PROMPT >> Every line that holds the string "objects" is to be identified and copied.

SOURCE MATERIAL >>
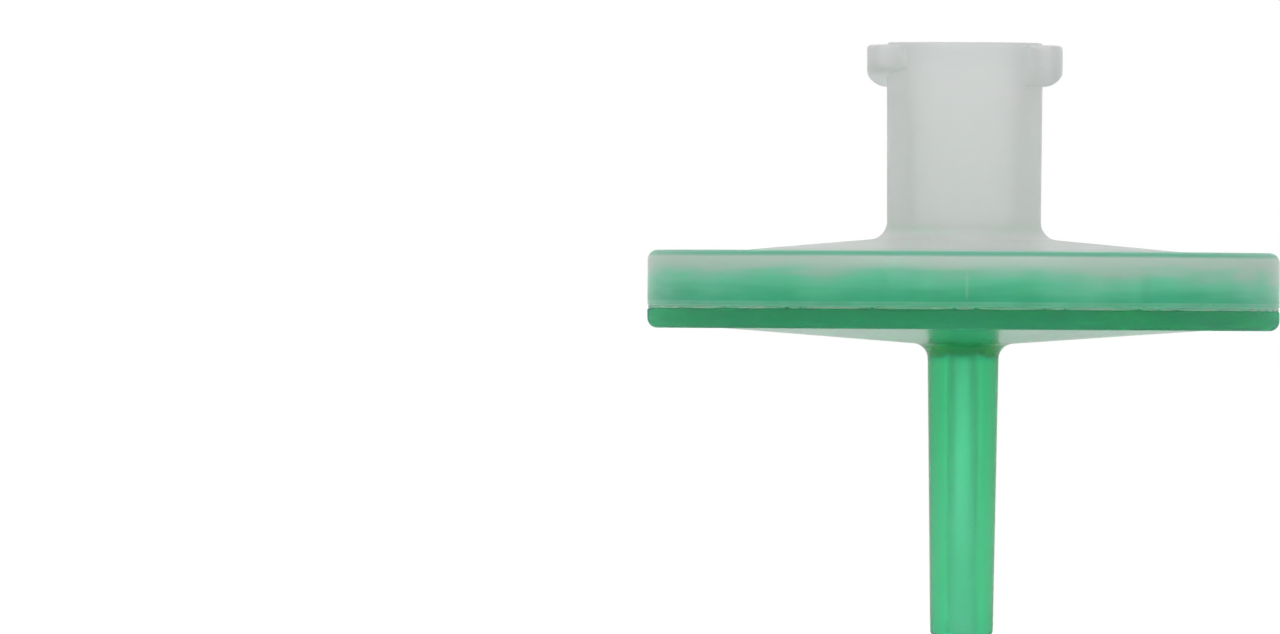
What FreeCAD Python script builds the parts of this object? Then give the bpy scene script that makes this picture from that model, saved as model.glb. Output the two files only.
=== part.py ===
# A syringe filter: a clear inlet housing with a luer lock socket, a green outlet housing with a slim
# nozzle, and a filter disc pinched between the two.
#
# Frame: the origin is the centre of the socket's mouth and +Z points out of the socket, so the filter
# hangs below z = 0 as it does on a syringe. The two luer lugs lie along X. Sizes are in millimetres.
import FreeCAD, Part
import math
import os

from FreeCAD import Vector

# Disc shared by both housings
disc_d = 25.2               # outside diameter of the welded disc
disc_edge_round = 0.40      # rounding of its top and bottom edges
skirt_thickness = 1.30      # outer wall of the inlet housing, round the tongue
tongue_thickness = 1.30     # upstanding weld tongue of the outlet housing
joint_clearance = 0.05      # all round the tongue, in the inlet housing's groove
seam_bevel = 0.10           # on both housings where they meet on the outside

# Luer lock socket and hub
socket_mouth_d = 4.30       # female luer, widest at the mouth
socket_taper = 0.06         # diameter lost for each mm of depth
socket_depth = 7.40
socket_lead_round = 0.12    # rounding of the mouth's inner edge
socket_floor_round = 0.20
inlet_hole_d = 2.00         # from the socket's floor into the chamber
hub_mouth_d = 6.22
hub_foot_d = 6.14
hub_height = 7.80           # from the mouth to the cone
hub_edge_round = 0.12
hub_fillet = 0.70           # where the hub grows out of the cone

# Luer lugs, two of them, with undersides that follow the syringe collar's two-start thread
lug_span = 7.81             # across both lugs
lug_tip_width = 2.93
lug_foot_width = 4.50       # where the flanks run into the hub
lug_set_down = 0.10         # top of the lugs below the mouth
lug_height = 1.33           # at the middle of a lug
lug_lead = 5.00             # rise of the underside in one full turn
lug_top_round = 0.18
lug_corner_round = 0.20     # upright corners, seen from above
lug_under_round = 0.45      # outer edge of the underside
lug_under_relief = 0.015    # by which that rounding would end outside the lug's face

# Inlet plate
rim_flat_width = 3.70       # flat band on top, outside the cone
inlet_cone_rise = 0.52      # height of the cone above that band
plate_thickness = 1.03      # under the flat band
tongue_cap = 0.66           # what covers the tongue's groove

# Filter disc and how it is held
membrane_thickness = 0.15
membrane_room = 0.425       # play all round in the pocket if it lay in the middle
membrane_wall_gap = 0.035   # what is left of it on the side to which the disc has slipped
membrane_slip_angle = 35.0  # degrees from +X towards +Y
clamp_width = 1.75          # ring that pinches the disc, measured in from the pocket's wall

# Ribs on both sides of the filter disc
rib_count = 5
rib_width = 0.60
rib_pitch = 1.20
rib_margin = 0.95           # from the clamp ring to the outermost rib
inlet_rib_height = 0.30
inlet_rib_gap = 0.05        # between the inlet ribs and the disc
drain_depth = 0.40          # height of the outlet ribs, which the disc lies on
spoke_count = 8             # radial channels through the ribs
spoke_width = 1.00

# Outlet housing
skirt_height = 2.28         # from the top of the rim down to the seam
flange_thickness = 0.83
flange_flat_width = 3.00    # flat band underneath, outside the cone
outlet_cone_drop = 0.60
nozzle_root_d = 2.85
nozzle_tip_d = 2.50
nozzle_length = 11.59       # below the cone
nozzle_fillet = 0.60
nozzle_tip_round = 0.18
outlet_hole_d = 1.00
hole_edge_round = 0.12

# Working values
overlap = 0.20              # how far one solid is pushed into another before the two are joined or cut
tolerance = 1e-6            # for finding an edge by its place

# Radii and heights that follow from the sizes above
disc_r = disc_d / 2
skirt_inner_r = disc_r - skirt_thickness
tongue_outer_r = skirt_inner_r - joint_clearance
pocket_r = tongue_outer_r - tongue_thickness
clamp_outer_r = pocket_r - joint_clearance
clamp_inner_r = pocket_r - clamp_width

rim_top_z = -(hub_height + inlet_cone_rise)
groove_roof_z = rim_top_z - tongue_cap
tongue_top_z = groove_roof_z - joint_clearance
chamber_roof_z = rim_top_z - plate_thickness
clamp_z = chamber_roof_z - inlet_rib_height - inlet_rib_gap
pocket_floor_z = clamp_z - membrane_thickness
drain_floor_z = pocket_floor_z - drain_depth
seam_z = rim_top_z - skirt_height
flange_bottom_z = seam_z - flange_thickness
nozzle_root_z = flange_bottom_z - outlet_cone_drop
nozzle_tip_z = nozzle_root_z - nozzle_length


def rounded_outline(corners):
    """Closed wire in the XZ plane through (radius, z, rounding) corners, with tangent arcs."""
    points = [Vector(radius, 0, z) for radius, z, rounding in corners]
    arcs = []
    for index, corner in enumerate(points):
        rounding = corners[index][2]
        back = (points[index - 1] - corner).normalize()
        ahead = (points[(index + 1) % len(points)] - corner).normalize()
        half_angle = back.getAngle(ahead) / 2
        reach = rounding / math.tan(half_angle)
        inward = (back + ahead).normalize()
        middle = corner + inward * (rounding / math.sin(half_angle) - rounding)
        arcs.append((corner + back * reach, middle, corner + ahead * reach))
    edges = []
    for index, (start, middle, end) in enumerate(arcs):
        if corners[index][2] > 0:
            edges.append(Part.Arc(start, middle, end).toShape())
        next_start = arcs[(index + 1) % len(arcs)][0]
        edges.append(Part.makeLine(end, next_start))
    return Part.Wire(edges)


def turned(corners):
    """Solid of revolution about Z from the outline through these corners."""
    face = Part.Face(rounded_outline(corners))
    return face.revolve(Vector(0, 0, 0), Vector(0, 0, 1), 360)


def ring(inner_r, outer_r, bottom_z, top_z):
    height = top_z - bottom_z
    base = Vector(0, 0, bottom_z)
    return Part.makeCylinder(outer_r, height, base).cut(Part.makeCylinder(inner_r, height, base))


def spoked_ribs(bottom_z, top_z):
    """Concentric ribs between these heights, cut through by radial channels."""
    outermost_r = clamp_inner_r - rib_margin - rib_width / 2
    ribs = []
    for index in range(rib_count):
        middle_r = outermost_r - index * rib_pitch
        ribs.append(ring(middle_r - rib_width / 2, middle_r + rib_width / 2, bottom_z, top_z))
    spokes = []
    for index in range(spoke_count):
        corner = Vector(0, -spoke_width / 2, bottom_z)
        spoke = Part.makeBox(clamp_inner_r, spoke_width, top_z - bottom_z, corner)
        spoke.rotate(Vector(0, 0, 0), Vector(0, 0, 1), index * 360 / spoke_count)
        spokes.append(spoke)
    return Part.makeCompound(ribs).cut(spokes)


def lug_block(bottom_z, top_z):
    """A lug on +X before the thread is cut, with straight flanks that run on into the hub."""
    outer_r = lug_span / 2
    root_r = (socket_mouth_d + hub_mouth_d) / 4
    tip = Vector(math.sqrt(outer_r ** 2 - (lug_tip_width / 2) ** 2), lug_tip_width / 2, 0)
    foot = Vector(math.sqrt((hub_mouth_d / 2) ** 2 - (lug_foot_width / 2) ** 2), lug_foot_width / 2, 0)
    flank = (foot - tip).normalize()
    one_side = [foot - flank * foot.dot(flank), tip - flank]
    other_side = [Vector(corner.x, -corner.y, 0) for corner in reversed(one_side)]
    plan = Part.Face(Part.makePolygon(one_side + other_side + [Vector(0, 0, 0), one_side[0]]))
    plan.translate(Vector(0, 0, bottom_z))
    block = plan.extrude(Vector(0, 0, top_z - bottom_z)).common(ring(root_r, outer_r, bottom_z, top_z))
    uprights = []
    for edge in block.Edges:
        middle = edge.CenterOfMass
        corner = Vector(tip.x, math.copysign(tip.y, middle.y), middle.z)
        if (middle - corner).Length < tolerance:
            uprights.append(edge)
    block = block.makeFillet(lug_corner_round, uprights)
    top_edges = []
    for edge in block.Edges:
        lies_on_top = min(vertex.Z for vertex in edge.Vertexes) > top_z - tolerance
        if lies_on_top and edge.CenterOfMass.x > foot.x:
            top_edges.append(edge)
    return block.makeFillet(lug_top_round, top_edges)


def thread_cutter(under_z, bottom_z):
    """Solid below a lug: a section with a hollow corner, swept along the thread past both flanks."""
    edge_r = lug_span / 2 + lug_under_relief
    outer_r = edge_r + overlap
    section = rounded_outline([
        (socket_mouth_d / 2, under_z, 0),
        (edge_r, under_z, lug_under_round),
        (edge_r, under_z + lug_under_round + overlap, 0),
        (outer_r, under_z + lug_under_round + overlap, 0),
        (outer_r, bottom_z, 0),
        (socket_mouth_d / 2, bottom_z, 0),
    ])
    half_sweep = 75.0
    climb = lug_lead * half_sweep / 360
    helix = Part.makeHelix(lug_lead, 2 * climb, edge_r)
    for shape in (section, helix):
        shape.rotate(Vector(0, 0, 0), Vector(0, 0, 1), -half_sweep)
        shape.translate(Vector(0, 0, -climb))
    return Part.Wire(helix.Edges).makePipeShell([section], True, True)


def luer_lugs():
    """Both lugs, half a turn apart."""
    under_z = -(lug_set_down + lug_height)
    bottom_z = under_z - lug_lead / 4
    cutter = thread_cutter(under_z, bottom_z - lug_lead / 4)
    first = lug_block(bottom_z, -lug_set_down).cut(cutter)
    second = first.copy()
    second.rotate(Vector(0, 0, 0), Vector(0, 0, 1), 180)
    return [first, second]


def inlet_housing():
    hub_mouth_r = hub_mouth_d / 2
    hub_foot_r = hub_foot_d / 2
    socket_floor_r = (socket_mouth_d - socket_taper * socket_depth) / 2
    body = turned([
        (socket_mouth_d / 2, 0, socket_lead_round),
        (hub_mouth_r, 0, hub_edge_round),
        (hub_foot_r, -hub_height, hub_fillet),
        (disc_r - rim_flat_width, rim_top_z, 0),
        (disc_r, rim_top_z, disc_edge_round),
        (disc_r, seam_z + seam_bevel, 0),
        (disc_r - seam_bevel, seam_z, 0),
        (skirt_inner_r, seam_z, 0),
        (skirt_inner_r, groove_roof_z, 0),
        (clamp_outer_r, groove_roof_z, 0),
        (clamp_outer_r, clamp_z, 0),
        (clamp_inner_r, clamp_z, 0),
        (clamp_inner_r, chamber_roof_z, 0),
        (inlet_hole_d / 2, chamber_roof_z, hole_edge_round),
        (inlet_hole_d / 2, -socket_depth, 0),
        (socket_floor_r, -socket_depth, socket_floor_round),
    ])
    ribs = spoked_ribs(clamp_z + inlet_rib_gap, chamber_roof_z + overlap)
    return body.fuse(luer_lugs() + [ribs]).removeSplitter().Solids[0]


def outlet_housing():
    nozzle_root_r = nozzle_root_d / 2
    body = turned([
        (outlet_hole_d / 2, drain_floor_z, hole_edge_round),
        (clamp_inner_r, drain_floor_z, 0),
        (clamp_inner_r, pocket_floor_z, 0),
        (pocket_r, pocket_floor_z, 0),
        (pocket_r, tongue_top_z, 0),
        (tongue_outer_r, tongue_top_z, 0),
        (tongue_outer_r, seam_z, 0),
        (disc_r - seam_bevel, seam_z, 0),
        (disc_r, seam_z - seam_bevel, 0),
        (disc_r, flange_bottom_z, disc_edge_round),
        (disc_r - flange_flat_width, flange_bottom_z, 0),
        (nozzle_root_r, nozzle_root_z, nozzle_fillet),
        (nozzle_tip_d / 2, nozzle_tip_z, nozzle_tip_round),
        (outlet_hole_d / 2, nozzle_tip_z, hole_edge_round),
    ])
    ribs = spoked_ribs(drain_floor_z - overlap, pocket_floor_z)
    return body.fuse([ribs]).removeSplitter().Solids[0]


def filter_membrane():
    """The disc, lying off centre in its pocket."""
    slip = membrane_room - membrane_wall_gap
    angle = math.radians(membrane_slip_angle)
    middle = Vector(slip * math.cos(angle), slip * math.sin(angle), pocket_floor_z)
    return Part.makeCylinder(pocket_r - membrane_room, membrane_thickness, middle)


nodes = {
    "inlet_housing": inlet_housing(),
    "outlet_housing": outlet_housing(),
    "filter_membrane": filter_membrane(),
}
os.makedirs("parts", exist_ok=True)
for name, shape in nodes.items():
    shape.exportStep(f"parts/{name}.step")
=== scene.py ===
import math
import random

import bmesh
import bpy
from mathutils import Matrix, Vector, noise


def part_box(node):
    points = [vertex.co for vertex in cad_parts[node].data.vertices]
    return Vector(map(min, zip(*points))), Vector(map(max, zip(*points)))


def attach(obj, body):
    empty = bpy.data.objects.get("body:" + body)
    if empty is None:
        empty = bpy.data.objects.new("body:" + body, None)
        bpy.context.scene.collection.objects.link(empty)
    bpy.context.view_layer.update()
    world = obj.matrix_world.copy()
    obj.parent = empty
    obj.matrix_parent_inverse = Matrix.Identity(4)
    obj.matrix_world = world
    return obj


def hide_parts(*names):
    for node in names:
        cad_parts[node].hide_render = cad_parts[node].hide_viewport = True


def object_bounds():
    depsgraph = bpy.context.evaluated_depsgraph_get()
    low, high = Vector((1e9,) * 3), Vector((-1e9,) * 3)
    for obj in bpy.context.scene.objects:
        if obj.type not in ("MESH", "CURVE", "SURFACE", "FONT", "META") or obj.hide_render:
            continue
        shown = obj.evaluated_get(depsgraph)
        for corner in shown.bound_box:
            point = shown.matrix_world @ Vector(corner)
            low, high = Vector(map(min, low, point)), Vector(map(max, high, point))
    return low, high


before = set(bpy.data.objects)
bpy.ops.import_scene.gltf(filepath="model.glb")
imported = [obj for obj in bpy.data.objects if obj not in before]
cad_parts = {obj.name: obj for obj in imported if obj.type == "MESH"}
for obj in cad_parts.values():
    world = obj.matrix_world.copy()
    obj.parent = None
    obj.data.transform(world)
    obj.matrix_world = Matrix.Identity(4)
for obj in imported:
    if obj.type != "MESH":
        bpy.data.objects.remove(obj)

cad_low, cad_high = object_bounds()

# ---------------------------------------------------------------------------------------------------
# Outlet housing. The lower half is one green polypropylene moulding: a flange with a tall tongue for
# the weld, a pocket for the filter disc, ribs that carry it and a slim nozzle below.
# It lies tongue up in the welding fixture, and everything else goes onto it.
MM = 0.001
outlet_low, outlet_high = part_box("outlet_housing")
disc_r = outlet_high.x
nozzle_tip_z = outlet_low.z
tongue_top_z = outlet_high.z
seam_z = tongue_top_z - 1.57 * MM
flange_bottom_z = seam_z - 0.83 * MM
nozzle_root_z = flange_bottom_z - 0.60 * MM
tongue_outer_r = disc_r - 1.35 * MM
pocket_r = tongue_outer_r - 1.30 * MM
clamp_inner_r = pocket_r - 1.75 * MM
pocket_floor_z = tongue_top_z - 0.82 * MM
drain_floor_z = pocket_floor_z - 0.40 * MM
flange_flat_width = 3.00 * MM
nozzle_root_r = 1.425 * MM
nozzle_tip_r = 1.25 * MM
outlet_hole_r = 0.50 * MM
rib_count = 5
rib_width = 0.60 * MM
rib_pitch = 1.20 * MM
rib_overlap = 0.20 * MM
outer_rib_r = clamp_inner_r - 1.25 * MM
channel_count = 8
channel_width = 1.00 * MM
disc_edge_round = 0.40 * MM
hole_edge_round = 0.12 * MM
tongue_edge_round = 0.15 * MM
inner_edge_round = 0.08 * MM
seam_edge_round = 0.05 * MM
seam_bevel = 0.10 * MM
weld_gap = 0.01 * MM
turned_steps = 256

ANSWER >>
    empty = bpy.data.objects.get("body:" + body)
        empty = bpy.data.objects.new("body:" + body, None)
        bpy.context.scene.collection.objects.link(empty)
    for obj in bpy.context.scene.objects:
before = set(bpy.data.objects)
imported = [obj for obj in bpy.data.objects if obj not in before]
        bpy.data.objects.remove(obj)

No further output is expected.